▸ Exercise details
The data below holds the lines to copy: everything from the line containing "base_cover();" to the line containing "obj.parent = None", both ends included, set down exactly.

▸ Material provided
..............................

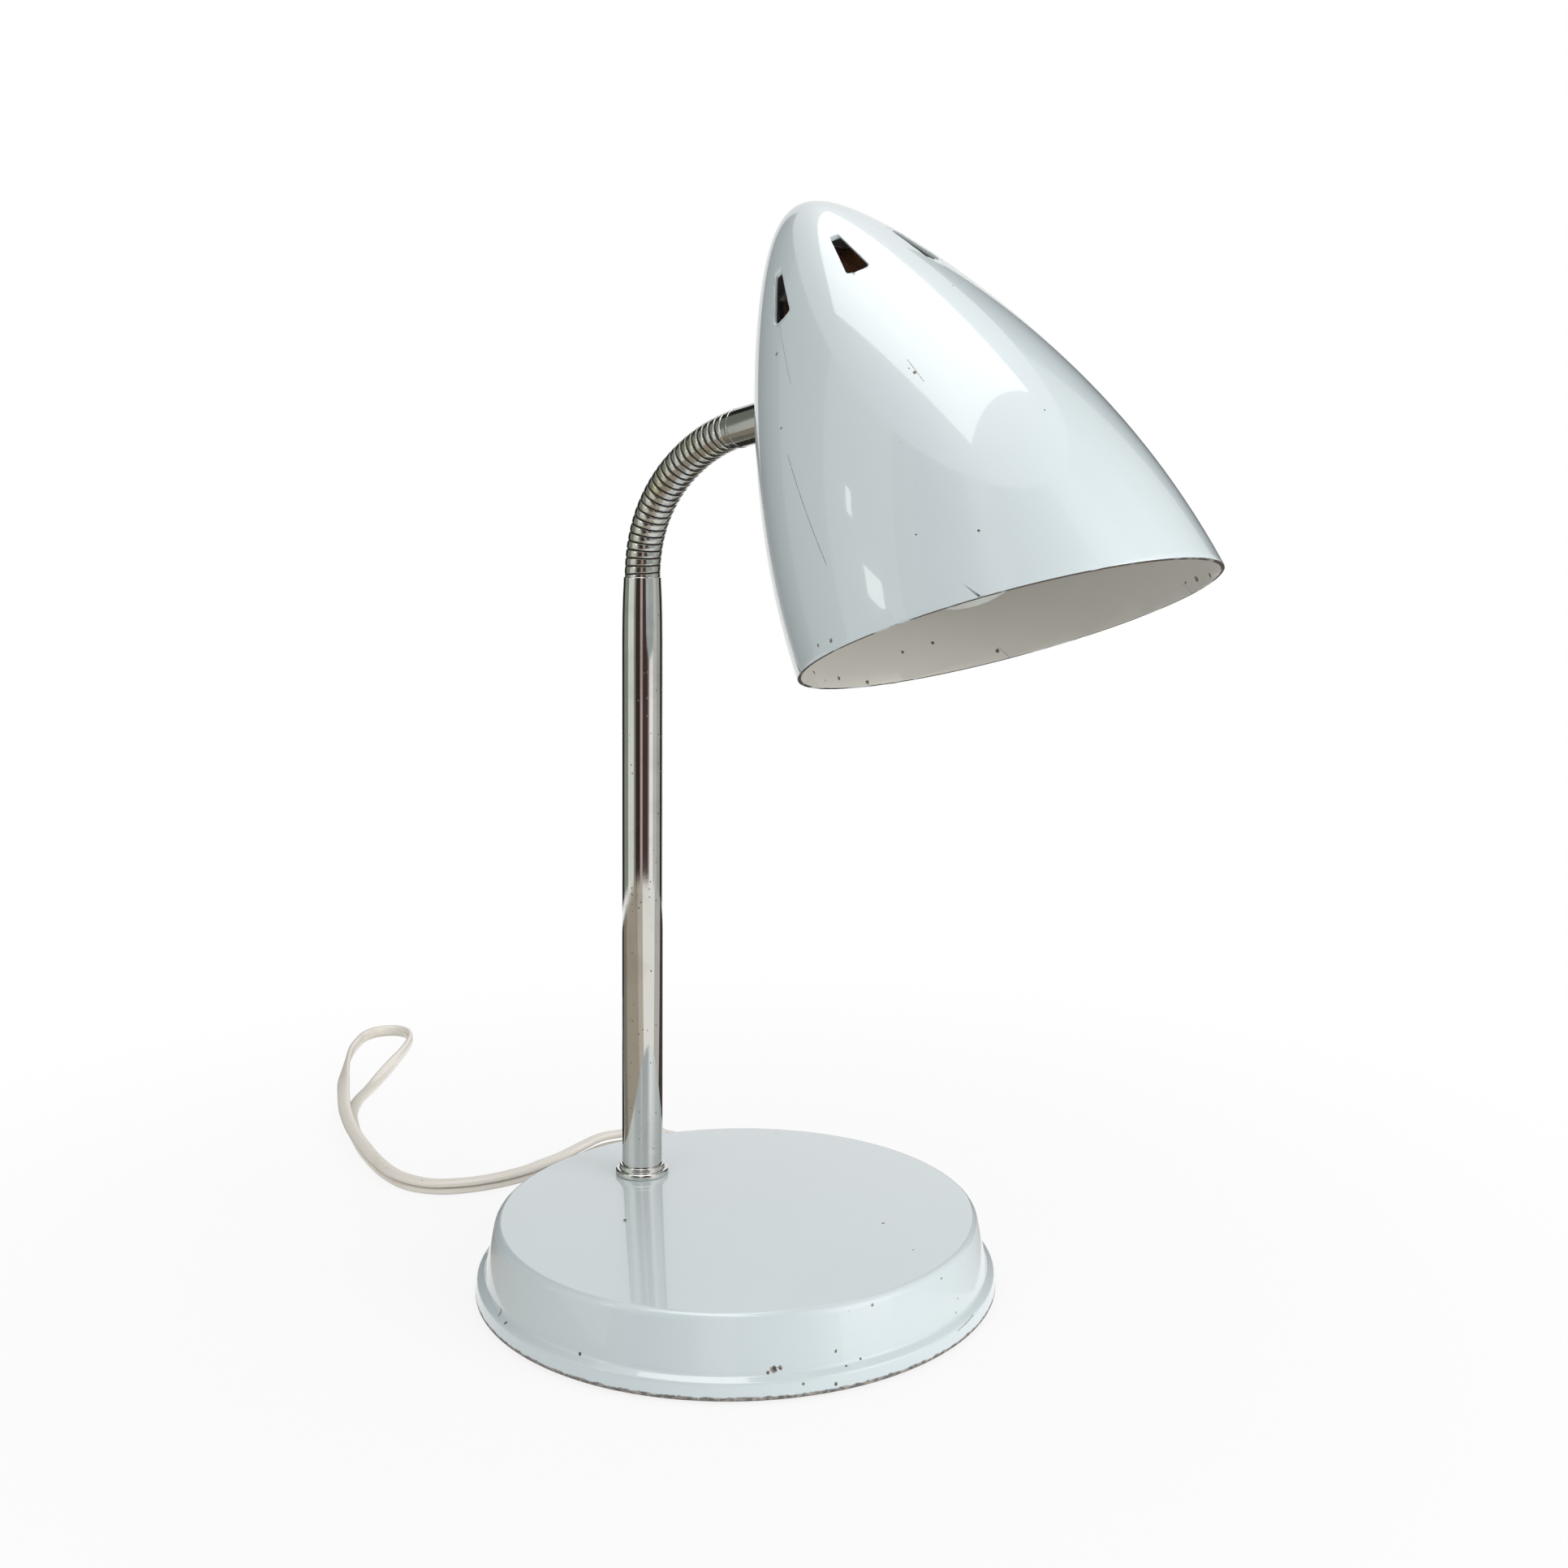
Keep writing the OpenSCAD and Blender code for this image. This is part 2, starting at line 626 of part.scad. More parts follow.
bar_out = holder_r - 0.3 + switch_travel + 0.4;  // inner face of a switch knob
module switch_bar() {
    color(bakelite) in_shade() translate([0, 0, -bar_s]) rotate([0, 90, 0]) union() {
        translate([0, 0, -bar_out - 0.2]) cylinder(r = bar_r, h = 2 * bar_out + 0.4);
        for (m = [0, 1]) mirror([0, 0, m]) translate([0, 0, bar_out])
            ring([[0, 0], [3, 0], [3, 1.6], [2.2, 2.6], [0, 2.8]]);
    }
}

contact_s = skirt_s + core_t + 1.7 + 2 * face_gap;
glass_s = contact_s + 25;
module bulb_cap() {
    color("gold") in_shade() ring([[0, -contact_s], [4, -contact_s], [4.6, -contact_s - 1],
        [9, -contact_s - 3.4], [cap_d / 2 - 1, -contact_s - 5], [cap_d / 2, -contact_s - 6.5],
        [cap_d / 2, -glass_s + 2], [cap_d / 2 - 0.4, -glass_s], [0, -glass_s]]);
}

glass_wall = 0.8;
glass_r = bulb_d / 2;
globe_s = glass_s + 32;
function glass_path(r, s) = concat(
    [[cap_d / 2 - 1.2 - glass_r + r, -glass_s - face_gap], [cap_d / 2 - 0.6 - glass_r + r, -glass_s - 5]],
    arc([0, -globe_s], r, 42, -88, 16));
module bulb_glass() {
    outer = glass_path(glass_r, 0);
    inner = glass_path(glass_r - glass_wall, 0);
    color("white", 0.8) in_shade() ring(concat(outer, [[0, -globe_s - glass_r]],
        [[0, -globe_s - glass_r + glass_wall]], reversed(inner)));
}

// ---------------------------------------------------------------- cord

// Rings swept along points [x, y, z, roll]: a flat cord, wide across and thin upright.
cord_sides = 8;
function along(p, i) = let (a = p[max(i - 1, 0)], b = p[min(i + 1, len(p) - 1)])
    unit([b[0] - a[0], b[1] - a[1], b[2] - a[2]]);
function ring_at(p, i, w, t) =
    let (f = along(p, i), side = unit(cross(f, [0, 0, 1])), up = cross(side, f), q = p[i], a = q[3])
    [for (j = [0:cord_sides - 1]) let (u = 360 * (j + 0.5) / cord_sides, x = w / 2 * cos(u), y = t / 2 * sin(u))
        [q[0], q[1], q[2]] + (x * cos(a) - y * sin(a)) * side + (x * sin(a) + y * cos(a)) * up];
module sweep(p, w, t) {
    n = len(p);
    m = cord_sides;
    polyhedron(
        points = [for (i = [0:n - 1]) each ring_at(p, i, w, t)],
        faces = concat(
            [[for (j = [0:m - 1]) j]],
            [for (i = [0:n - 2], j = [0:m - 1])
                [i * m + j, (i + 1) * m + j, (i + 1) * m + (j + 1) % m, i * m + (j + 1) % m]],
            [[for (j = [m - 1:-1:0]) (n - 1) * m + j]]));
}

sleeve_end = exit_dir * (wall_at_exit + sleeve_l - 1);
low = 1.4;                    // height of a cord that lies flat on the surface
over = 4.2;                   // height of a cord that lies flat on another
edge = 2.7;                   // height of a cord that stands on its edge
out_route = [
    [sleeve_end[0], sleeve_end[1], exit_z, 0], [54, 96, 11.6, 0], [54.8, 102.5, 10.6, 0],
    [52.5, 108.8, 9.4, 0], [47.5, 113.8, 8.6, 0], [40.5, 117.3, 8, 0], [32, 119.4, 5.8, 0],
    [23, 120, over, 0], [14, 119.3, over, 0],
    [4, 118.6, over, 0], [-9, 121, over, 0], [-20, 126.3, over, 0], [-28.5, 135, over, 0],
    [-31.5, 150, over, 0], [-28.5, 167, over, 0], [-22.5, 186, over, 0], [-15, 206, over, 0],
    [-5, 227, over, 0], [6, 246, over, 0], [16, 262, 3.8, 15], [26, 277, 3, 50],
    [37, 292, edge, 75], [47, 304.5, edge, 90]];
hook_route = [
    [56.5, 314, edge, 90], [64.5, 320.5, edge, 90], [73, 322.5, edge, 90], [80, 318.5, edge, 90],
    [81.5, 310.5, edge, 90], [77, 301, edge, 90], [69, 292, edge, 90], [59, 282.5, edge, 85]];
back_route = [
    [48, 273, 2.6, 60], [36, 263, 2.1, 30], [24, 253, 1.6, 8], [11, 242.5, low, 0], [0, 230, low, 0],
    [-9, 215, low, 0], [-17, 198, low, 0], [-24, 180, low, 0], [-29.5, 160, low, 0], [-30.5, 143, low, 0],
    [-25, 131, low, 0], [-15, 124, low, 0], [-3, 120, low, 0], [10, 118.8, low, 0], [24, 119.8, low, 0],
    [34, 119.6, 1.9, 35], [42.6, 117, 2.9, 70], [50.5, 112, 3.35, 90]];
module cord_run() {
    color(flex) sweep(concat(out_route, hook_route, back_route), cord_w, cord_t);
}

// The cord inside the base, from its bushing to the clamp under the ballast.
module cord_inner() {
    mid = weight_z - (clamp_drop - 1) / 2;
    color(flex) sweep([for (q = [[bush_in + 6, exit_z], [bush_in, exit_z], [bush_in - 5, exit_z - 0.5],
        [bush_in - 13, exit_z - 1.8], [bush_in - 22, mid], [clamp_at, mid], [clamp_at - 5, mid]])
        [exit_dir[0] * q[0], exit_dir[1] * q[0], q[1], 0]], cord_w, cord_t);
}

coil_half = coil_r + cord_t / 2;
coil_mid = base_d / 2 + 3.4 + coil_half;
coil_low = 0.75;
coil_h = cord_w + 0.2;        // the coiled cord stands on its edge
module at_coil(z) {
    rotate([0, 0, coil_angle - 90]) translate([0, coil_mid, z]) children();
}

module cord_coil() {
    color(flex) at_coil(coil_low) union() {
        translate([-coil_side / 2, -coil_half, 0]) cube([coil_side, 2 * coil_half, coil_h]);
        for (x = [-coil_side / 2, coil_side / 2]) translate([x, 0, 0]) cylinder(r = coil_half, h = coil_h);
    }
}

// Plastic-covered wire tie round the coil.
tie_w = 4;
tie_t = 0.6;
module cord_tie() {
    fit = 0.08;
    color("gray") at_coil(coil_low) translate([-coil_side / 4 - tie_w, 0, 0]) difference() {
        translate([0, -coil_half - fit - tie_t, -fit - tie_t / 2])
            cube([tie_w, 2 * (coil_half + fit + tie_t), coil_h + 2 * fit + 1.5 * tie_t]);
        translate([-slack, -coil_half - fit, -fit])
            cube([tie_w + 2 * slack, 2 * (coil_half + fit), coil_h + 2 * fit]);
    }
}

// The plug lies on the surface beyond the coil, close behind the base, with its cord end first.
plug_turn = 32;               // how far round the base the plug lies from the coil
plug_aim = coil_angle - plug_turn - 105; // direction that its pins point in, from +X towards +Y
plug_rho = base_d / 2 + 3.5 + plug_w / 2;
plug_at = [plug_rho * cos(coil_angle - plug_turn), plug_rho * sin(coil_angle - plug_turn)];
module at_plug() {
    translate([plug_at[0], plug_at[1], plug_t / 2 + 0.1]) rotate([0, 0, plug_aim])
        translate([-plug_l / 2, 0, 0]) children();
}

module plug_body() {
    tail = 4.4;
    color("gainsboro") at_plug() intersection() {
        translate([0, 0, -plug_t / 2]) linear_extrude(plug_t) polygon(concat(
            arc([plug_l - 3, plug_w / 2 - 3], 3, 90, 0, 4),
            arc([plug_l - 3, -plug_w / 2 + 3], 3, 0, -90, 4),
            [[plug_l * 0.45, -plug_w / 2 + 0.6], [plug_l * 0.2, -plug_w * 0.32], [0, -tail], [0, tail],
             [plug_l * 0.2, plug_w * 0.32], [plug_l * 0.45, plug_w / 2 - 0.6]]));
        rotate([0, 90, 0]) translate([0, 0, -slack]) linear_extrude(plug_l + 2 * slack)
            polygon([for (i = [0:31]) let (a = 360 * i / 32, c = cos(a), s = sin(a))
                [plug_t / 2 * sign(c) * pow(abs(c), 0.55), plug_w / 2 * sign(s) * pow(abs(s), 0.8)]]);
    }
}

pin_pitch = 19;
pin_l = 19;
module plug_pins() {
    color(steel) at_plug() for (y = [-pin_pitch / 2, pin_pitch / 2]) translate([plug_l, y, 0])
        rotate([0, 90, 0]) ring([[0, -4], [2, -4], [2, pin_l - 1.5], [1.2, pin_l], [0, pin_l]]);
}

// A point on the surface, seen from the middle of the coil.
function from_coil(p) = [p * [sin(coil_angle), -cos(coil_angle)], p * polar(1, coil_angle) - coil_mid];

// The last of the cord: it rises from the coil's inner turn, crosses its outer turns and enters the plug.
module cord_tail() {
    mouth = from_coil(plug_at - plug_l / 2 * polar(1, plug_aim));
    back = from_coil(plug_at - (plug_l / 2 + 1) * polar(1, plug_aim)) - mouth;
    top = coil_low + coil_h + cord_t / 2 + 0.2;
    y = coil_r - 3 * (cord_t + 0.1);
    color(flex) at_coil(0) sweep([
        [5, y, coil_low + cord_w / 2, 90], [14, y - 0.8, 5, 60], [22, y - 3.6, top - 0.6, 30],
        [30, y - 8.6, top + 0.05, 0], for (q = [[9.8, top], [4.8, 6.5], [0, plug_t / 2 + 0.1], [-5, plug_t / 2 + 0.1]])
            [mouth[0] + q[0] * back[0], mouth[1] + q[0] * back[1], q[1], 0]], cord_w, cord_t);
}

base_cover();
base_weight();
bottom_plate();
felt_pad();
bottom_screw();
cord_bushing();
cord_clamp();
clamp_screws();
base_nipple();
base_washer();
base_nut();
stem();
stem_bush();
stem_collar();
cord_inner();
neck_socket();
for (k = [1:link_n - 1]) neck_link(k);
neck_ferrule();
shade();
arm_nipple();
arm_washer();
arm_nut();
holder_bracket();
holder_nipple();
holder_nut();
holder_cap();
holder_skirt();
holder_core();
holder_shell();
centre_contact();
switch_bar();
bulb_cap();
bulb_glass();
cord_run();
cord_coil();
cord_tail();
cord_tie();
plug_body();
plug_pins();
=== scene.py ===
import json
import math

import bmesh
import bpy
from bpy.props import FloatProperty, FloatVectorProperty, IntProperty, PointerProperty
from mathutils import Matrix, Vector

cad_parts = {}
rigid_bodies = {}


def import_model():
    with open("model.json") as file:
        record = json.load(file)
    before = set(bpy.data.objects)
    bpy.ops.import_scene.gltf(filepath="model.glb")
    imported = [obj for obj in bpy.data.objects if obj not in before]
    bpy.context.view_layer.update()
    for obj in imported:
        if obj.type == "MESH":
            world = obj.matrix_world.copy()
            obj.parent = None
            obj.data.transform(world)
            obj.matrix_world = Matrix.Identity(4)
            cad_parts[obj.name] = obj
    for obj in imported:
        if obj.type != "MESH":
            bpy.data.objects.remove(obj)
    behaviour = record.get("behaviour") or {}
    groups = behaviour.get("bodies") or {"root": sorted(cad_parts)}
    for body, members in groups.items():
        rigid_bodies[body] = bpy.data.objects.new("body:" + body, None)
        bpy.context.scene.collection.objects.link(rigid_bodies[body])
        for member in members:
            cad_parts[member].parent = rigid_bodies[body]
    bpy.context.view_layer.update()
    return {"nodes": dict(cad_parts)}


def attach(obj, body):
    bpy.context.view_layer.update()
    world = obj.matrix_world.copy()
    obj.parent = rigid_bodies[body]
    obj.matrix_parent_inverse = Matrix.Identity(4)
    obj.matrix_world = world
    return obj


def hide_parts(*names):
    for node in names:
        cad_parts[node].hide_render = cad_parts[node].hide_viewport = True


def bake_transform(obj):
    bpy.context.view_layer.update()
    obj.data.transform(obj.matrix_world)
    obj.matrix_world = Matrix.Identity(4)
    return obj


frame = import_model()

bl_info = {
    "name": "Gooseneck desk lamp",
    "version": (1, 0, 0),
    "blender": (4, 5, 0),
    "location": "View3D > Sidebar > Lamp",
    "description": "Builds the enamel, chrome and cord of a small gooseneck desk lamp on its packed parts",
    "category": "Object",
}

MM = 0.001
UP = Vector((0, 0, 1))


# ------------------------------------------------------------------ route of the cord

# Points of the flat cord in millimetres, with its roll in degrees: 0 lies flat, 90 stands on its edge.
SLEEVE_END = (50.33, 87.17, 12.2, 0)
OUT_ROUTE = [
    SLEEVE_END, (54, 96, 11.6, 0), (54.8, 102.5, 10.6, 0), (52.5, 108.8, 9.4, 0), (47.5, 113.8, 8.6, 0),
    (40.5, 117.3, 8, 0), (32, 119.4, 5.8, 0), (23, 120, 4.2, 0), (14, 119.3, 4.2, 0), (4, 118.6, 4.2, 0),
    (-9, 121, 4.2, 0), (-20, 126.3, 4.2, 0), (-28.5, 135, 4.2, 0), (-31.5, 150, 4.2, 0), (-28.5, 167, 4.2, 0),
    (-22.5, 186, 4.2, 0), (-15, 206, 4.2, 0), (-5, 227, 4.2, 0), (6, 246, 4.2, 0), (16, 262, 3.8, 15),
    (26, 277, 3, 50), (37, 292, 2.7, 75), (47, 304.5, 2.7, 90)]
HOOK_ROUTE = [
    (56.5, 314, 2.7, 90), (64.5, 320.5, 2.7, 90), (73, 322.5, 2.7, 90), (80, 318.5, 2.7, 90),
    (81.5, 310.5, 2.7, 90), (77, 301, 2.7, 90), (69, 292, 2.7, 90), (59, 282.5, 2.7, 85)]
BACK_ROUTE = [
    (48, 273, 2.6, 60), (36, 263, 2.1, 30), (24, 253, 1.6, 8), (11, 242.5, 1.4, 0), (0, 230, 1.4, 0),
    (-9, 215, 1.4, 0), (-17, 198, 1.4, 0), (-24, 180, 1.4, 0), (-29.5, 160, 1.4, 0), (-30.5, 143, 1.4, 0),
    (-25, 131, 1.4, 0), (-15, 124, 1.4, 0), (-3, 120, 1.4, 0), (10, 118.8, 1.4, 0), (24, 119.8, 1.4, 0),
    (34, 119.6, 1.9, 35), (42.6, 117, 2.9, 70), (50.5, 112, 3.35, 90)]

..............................

▸ Solution
base_cover();
base_weight();
bottom_plate();
felt_pad();
bottom_screw();
cord_bushing();
cord_clamp();
clamp_screws();
base_nipple();
base_washer();
base_nut();
stem();
stem_bush();
stem_collar();
cord_inner();
neck_socket();
for (k = [1:link_n - 1]) neck_link(k);
neck_ferrule();
shade();
arm_nipple();
arm_washer();
arm_nut();
holder_bracket();
holder_nipple();
holder_nut();
holder_cap();
holder_skirt();
holder_core();
holder_shell();
centre_contact();
switch_bar();
bulb_cap();
bulb_glass();
cord_run();
cord_coil();
cord_tail();
cord_tie();
plug_body();
plug_pins();
=== scene.py ===
import json
import math

import bmesh
import bpy
from bpy.props import FloatProperty, FloatVectorProperty, IntProperty, PointerProperty
from mathutils import Matrix, Vector

cad_parts = {}
rigid_bodies = {}


def import_model():
    with open("model.json") as file:
        record = json.load(file)
    before = set(bpy.data.objects)
    bpy.ops.import_scene.gltf(filepath="model.glb")
    imported = [obj for obj in bpy.data.objects if obj not in before]
    bpy.context.view_layer.update()
    for obj in imported:
        if obj.type == "MESH":
            world = obj.matrix_world.copy()
            obj.parent = None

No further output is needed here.